Genius Maker: How to Get Your Students on the Road to Becoming Problem Solvers

The ATT welcomed Rabbi Jonathan Chapman LSW to speak to teachers for a professional development course on problem solving. Rabbi Chapman emphasized the need for teachers to have a growth mindset with their students, focusing not where he/she is now but where he/she could be.

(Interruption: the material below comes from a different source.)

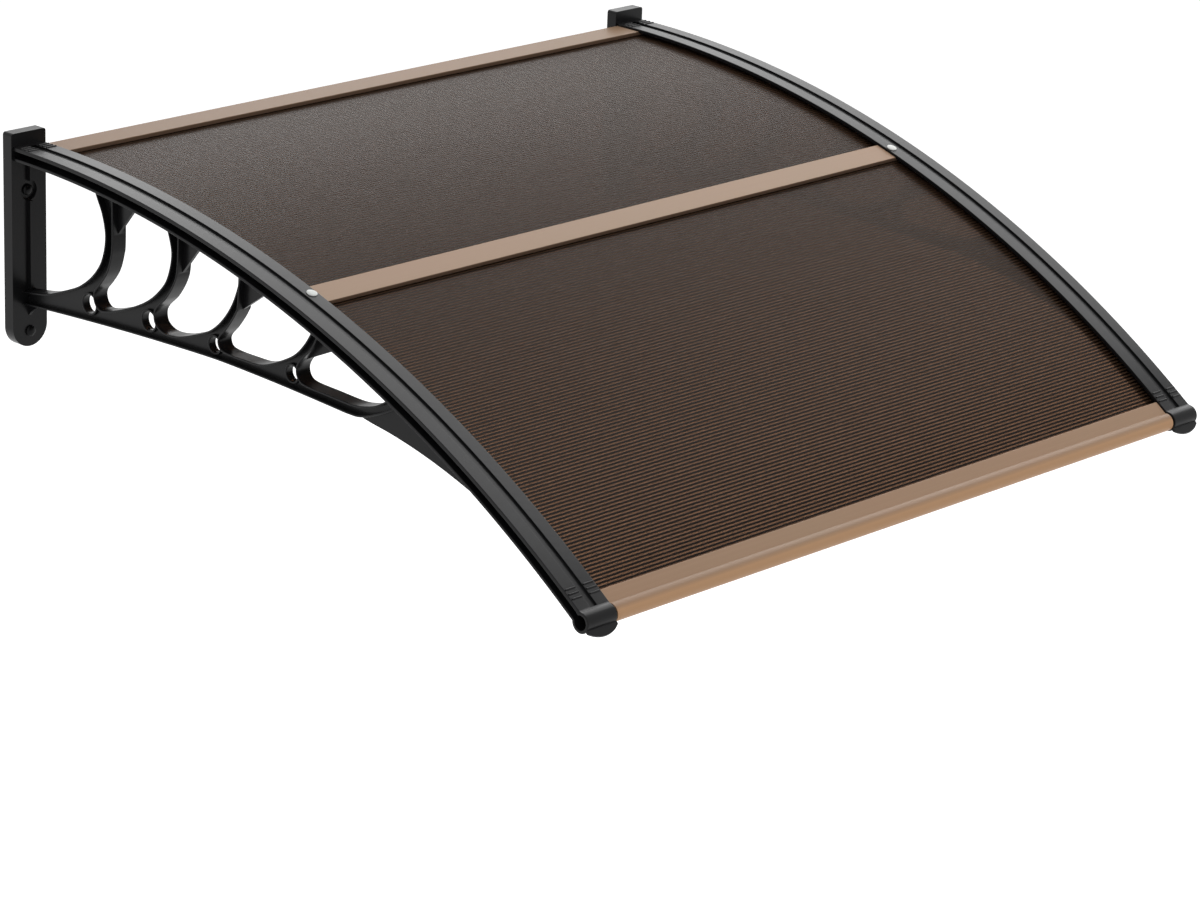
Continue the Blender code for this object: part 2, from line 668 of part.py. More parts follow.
def bar_lips(back, front, top, spine):
    """The upright and the lower lip of a bar, under a hollow upper chamber: outline pieces and the chamber's hole.

    back and front are the chamber's ends along the arc, and spine is the middle of the upright.
    """
    chamber_floor = SHEET_TOP + FIT
    half = BAR_SPINE / 2
    outline = [
        (back, SLOT_FLOOR),
        (front, SLOT_FLOOR),
        (front, SLOT_FLOOR + BAR_WALL),
        (spine + half, SLOT_FLOOR + BAR_WALL),
        (spine + half, chamber_floor),
        (front, chamber_floor),
        (front, top),
        (back, top),
        (back, chamber_floor),
        (spine - half, chamber_floor),
        (spine - half, SLOT_FLOOR + BAR_WALL),
        (back, SLOT_FLOOR + BAR_WALL),
    ]
    wall = BAR_WALL
    hollow = rectangle((back + wall, chamber_floor + wall), (front - wall, top - wall))
    return outline, hollow


def notch_ends(bar, frame, back, front, ends_at):
    """Mill away the bar's ends above the slot, so that they pass under the arms' top flanges."""
    reach = SPAN_HALF + BURIED
    for side in (-1, 1):
        ends = sorted((side * ends_at, side * reach))
        low = (ends[0], -front - BURIED, SLOT_ROOF)
        high = (ends[1], -back + BURIED, NOSE_RADIUS + BURIED)
        combine(bar, helper("end_notch", box(low, high, frame)), "DIFFERENCE")


def make_middle_bar():
    """An H bar between the two sheets, with a hollow top and a screw hole at each end."""
    half = MIDDLE_BAR_WIDTH / 2
    frame = arc_frame(MIDDLE_BAR_ANGLE)
    outlines = [bent(outline) for outline in bar_lips(-half, half, BAR_TOP, 0)]
    bar = helper("middle_bar_form", side_solid(outlines, -SPAN_HALF, SPAN_HALF, frame))
    notch_ends(bar, frame, -half, half, ARM_INNER - BAR_ARM_GAP)
    axis = frame.to_3x3() @ Vector((0, 0, 1))
    for side in (-1, 1):
        top = frame @ Vector((side * BAR_SCREW_SIDE, 0, SHEET_TOP))
        hole = cylinder(top, axis, BAR_SCREW_SHANK + SHANK_PLAY, 2 * SHEET_THICKNESS, 16)
        combine(bar, helper("screw_hole", hole), "DIFFERENCE")
    return piece("middle_bar", bar, bar_paint)


def rear_bar_angle():
    return angle_at(PLATE_DEPTH + FIT + REAR_BAR_WIDTH / 2)


def make_rear_bar():
    """The bar against the wall plates: a deep hollow back and a lip that takes the rear sheet."""
    half = REAR_BAR_WIDTH / 2
    frame = arc_frame(rear_bar_angle())
    spine = half - SHEET_GRIP - FIT
    floor = SHEET_TOP + FIT
    wall = BAR_WALL
    outline = [
        (-half, SLOT_FLOOR),
        (half, SLOT_FLOOR),
        (half, SLOT_FLOOR + wall),
        (spine, SLOT_FLOOR + wall),
        (spine, floor),
        (half, floor),
        (half, BAR_TOP),
        (-half, BAR_TOP),
    ]
    back_cell = rectangle((-half + wall, SLOT_FLOOR + wall), (spine - BAR_SPINE, floor))
    top_cell = rectangle((-half + wall, floor + wall), (half - wall, BAR_TOP - wall))
    outlines = [bent(part) for part in (outline, back_cell, top_cell)]
    bar = helper("rear_bar_form", side_solid(outlines, -SPAN_HALF, SPAN_HALF, frame))
    notch_ends(bar, frame, -half, half, ARM_INNER - BAR_ARM_GAP)
    return piece("rear_bar", bar, bar_paint)


def make_front_bar():
    """The bar at the front edge: a hollow flat band that takes the front sheet, and a round hollow nose."""
    frame = arc_frame(KNUCKLE_ANGLE)
    back = -FRONT_BAND_BACK
    floor = SHEET_TOP + FIT
    wall = BAR_WALL
    stop = back + SHEET_GRIP + FIT
    lip = SLOT_FLOOR + wall
    join_low = -sqrt(NOSE_RADIUS ** 2 - SLOT_FLOOR ** 2)
    join_top = -sqrt(NOSE_RADIUS ** 2 - FRONT_BAND_TOP ** 2)
    turn_low = atan2(SLOT_FLOOR, join_low)
    turn_top = atan2(FRONT_BAND_TOP, join_top)
    nose = circle((0, 0), NOSE_RADIUS, 30, turn_low, turn_top)
    grip = bent([(back, FRONT_BAND_TOP), (back, floor), (stop, floor), (stop, lip), (back, lip), (back, SLOT_FLOOR)])
    outline = [*nose, *grip]
    inner = NOSE_RADIUS - NOSE_WALL
    nose_cell = circle((0, 0), inner, 24)
    top_cell = rectangle((back + wall, floor + wall), (join_top - 2 * wall, FRONT_BAND_TOP - wall))
    form = side_solid([outline, nose_cell, bent(top_cell)], -SPAN_HALF, SPAN_HALF, frame)
    bar = helper("front_bar_form", form)
    notch_ends(bar, frame, back, NOSE_RADIUS, ARM_INNER - NOSE_ARM_GAP)
    reach = SPAN_HALF + BURIED
    shoulder = -KNUCKLE_RADIUS - NOSE_ARM_GAP
    for side in (-1, 1):
        ends = sorted((side * (ARM_INNER - NOSE_ARM_GAP), side * reach))
        low = (ends[0], -NOSE_RADIUS - BURIED, -NOSE_RADIUS - BURIED)
        high = (ends[1], -shoulder, NOSE_RADIUS)
        combine(bar, helper("nose_notch", box(low, high, frame)), "DIFFERENCE")
    return piece("front_bar", bar, bar_paint)


def turned(profile, segments):
    """A profile of (radius, height) pairs turned about its own Z axis, from the top down to the bottom."""
    bm = bmesh.new()
    points = [bm.verts.new((radius, 0, height)) for radius, height in profile]
    edges = [bm.edges.new(pair) for pair in zip(points, points[1:])]
    geometry = [*points, *edges]
    bmesh.ops.spin(bm, geom=geometry, cent=(0, 0, 0), axis=(0, 0, 1), angle=2 * pi, steps=segments, use_duplicate=False)
    bmesh.ops.remove_doubles(bm, verts=bm.verts, dist=1e-6)
    bmesh.ops.recalc_face_normals(bm, faces=bm.faces)
    return bm


def domed(head_radius, dome, shank_radius, shank_length):
    """Profile of a round-headed fastener whose head sits on height 0."""
    edge = dome * 0.3
    head = [(head_radius * sin(t), edge + (dome - edge) * cos(t)) for t in (0, pi / 6, pi / 3, pi / 2)]
    return [*head, (head_radius, 0), (shank_radius, 0), (shank_radius, -shank_length), (0, -shank_length)]


def make_bar_screws():
    """A white-headed screw down through each arm into the middle bar."""
    frame = arc_frame(MIDDLE_BAR_ANGLE)
    length = ARM_TOP + FIT - SLOT_FLOOR - 2 * BAR_WALL
    profile = domed(BAR_SCREW_HEAD, BAR_SCREW_DOME, BAR_SCREW_SHANK, length)
    form = helper("bar_screw_form", turned(profile, 16))
    for name, side in (("left_bar_screw", -1), ("right_bar_screw", 1)):
        screw = piece(name, form, screw_paint)
        screw.matrix_world = frame @ Matrix.Translation((side * BAR_SCREW_SIDE, 0, ARM_TOP + FIT))


def make_screw_caps():
    """A domed cap over each wall screw, plugged into its hole in the plate."""
    form = helper("cap_form", turned(domed(CAP_RADIUS, CAP_DOME, HOLE_RADIUS - CAP_STEM_PLAY, CAP_STEM), 14))
    forward = Matrix.Rotation(pi / 2, 4, "X")
    seats = (PLATE_DEPTH - RECESS_DEPTH, PLATE_DEPTH)
    for side, side_name in ((-1, "left"), (1, "right")):
        for up, seat, level in zip(screw_places(), seats, ("upper", "lower")):
            cap = piece(f"{side_name}_{level}_screw_cap", form, bracket_plastic)
            cap.matrix_world = Matrix.Translation((side * ARM_MIDDLE, -seat - FIT, up)) @ forward


def make_brackets():
    """The left bracket, and its mirror image on the right."""
    left = piece("left_bracket", make_bracket(), bracket_plastic)
    right = bpy.data.objects.new("right_bracket", left.data.copy())
    right.data.materials.clear()
    right.data.materials.append(finish("right_bracket", **bracket_plastic))
    right.matrix_world = Matrix.Scale(-1, 4, (1, 0, 0))
    canopy.objects.link(right)


def make_sheets():
    """The rear sheet runs from the rear bar to the middle bar, and the front sheet on to the front bar."""
    rear_grip_back = PLATE_DEPTH + FIT + REAR_BAR_WIDTH - SHEET_GRIP + FIT
    beside_spine = along(max(BAR_SPINE / 2, BAR_SCREW_SHANK + SHANK_PLAY) + 2 * FIT)
    front_edge = KNUCKLE_ANGLE - along(FRONT_BAND_BACK - SHEET_GRIP + FIT)
    make_sheet("rear_sheet", angle_at(rear_grip_back), MIDDLE_BAR_ANGLE - beside_spine)
    make_sheet("front_sheet", MIDDLE_BAR_ANGLE + beside_spine, front_edge)


clear_scene()
canopy = new_collection("door_canopy")
helpers = new_collection("shaping_helpers")
helpers.hide_render = True
make_brackets()
make_sheets()
make_rear_bar()
make_middle_bar()
make_front_bar()
make_bar_screws()
make_screw_caps()
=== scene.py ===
"""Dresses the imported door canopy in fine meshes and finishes, and sets its floor, light and camera.

Metres, +Z up. The wall is the plane y = 0 and the canopy reaches out from it along -Y.
Side outlines are written as (out, up): out from the wall, up from the middle of the sheet slot at the wall.
"""

from math import atan2, ceil, cos, hypot, pi, radians, sin, sqrt

import bmesh
import bpy
from bpy.props import FloatProperty, FloatVectorProperty, PointerProperty
from mathutils import Matrix, Vector


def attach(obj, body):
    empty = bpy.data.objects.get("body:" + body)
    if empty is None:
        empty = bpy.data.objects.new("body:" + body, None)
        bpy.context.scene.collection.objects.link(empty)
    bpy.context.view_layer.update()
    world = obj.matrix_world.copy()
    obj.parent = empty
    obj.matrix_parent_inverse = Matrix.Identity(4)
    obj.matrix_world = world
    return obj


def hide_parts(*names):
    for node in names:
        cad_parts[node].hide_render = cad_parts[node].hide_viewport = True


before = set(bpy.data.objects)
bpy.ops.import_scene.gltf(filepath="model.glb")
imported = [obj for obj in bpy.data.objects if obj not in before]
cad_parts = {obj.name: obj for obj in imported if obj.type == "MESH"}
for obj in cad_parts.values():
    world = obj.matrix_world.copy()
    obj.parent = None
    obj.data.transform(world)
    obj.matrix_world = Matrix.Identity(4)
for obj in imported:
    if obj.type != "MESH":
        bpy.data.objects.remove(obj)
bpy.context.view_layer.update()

bl_info = {
    "name": "Door canopy dressing",
    "version": (1, 0, 0),
    "blender": (4, 5, 0),
    "location": "3D View > Sidebar > Canopy",
    "description": "Fine pieces, finishes and a studio for an arched door canopy",
    "category": "Object",
}

MM = 0.001
FIT = 0.0003  # gap between pieces that touch
BURIED = 0.0015  # how deep joined shapes run into each other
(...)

He presented the following six steps to encourage problem solving and student growth, a mixture of teacher guidance and student participation:

  1. Learn about the problem – Why is this a problem to begin with? What is the value of having this problem? Ask pre-problem questions – What kind of problem is this? What are the expectations? What are the skills needed to solve the problem?
  2. Question the choices and methods – How have my choices created this problem? Why haven’t I been able to solve this problem? When we approach a problem, the path we choose might bring us closer or further away from the solution. It’s what we do when we realize we are lost that makes the difference. Once we see what went wrong, we need to change our habits and future decisions. Teacher rapport can help with this situation.
  3. Identify patterns and relationships – What patterns exist and what do they reveal?
  4. Question your assumptions – What assumptions am I making about this? How are my assumptions misleading me?
  5. Pose “what if” scenarios – What if I thought about this differently? What if this wasn’t a problem at all? Asking “what if” questions can help identify potential problems early enough so that many can be minimized or eliminated BEFORE they occur, not after.
  6. Brainstorm how to solve the problem – How else could I solve this? How would the problem improve if…? What experiments could I conduct? Brainstorming is an excellent strategy to find out a student’s prior knowledge and give all students a chance to express their ideas. This process shows respect for others and cultivates individuality and creativity. It eliminates the fear of risk-taking and is a great way to promote thinking skills.

He concluded by emphasizing the importance for students to take small steps when trying to solve a problem along with the strategy known as “the Five B’s.”

Brain – If you are not sure, think about it first. Try to work out the answer on your own.

Board – If you are still stuck, look at the board. There is usually a clue or answer there.

Book – If you are still stuck, then look in your book next.

Buddy – Still not sure? Ask your “buddy” – he/she might know.

Boss – If he/she doesn’t know either, chances are lots of people are confused. This is now the time to ask the teacher for help!

Teachers left with practical ideas to foster a growth mindset and help their students solve problems.